The share of mortgages with negative equity values range from a low of 0.1 percent in several states to highs of 1.8 percent in Wisconsin and 1.4 percent in Illinois. The share of borrowers with negative equity or near-negative equity are mostly in the single digits, with only Wisconsin, Illinois, and Alaska exceeding 10 percent.
Forbearance rates have largely stagnated amid a slow decline in the unemployment rate, but we expect far fewer foreclosures than we saw after the Great Recession. Many of today’s homeowners in distress have both significant equity buffers and improved loss mitigation tools. The three-month extension of the forbearance period, announced on February 9 was welcome news, as it gives struggling borrowers more time to benefit from improved employment prospects as the economy recovers and to build an equity cushion; this is particularly critical to homeowners without equity. A further extension may well be necessary.
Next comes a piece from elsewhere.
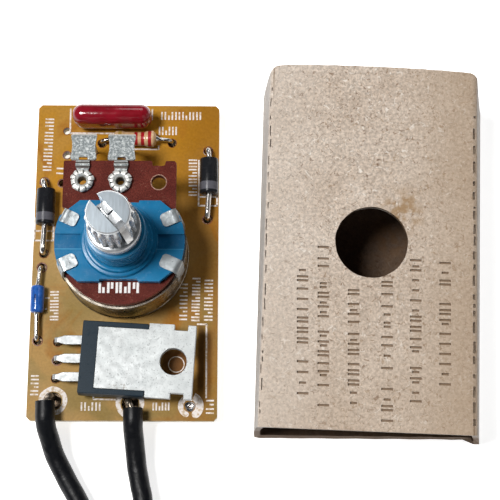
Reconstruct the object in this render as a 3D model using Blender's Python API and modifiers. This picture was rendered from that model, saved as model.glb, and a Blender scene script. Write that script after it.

A quick look at our methodology
We determined the average amount of equity held by borrowers of Ginnie Mae loans by dividing the original loan amount by the loan-to-value ratio to estimate the original purchase price. Using the origination date of the security, assumed to occur two months before the borrower’s first payment date, we estimated the home’s current market value using Black Knight data at the state level (as we have loan-level information only at the state level). We then compared the estimated current market value with the loan’s unpaid principal balance to determine whether the borrower has equity. We used the market value at the state level, which may misrepresent the situation for certain hard-hit municipalities. But we also used the aggregate home price indexes, even though the lower tier of the market has done better, and Ginnie Mae loans are mostly in the lower half of the price distribution. This makes our analysis more conservative and offsets the lack of more detailed geographic information.